同点許すも3イニングを最小失点に凌いだ水野
その裏、1死から渡辺憩が四球を勝ち取ると、堀井監督はすかさず代走に丸田湊斗(法2・慶應)を起用。丸田は初球から俊足を生かして二盗に成功すると、常松は申告敬遠で一、二塁。ここで途中出場・一宮知樹(経1・八千代松陰)に代わって代打・小山春(政4・鎌倉学園)が告げられると、一塁スタンドから大きな歓声が上がった。これがリーグ戦初出場・初打席となった小山は、ファールで粘った末右飛、その間に丸田は三塁にタッチアップし2死一、三塁。そしてこの日2安打1打点の林純が打席に入るも、フルカウントからカーブを見逃し三振。絶好のサヨナラ機を逃し、延長戦に突入する。

代打でリーグ戦初出場を果たした小山
10回のマウンドにも水野の姿が。3イニング目であったが三者凡退に抑え、サヨナラを待つ。しかしその裏、この回から登板の法大のエース・野崎槙裕(営4・県岐阜商)の前に竹田一、吉開、代打・今泉将(商4・慶應)はなす術もなく三者凡退。

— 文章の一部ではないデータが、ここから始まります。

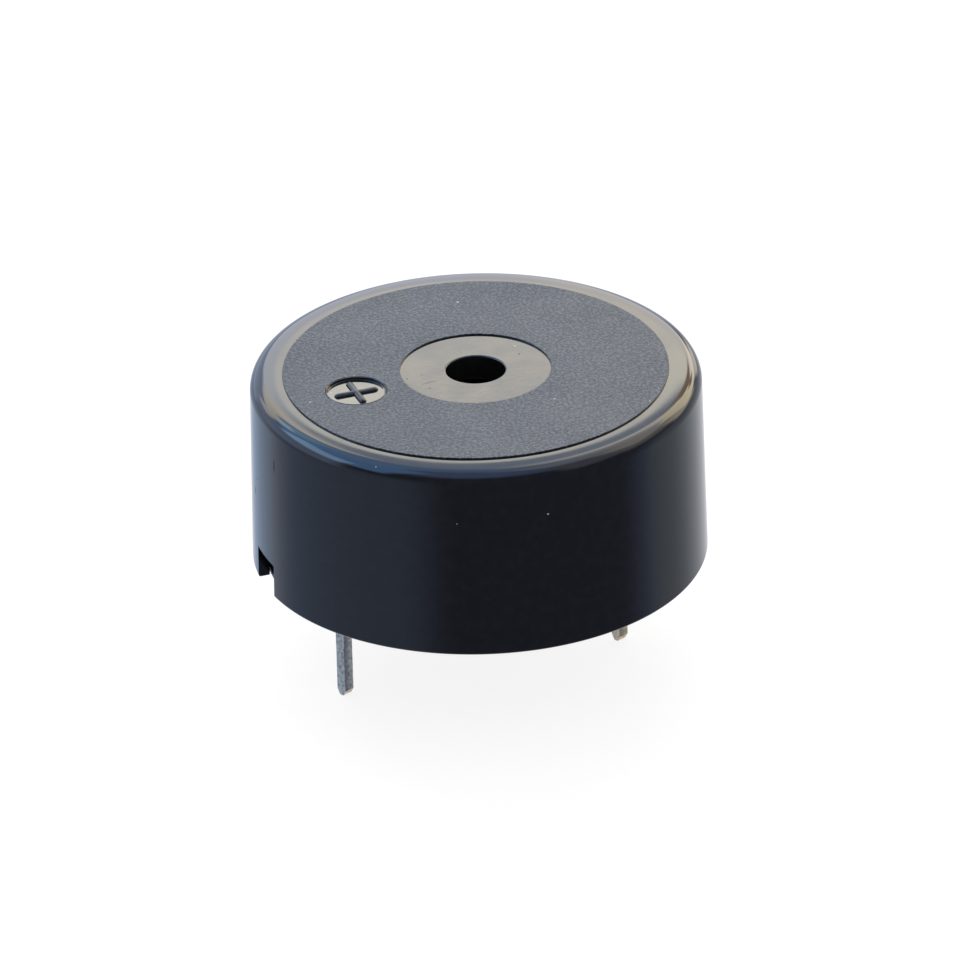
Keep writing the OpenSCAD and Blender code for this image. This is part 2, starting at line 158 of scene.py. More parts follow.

そして11回、水野から5番手・田上遼平(商3・慶應湘南藤沢)にスイッチ。しかし先頭中村騎士(営2・東邦)に死球を与えると、3番・藤森康に犠打を決められ1死二塁。4番松下を敬遠したところで、リーグ戦初登板の鷲見にマウンドを託すと、9回から途中出場の西凌矢(法3・広陵)に四球を与え、1死満塁の絶体絶命のピンチを迎える。そして土肥にフルカウントから痛恨の押し出し四球を与え、ついに7-8と勝ち越しを許した。

延長11回、難しい場面でのリーグ戦初登板となった鷲見
なんとしても追いつきたい慶大は1番・今津から始まる好打順。しかし今津は遊ゴロ、小原が空振り三振に倒れ2死。追い込まれた慶大は、前日の試合で走者一掃の適時打を放った代打・加藤右悟(環1・慶應)を起用も空振り三振に倒れ、法大にカード先勝を譲った。
最大7点差を追いついた開幕戦の勢いのまま、慶大打線は初回から積極的な攻撃を見せ、序盤から追撃を続けた。6回には竹田一のリーグ戦初安打が飛び出すと、その後も打線が繋がり一時逆転に成功。しかし外丸が初回に4点を失うなど、先発が2試合で13失点と粘りきれず。延長11回には押し出し四球で勝ち越しを許すと、最後は法大エース・野崎の前にあと1点が遠かった。3戦目となる翌日こそは投打ともに粘りを見せ、今季初勝利を狙いたい。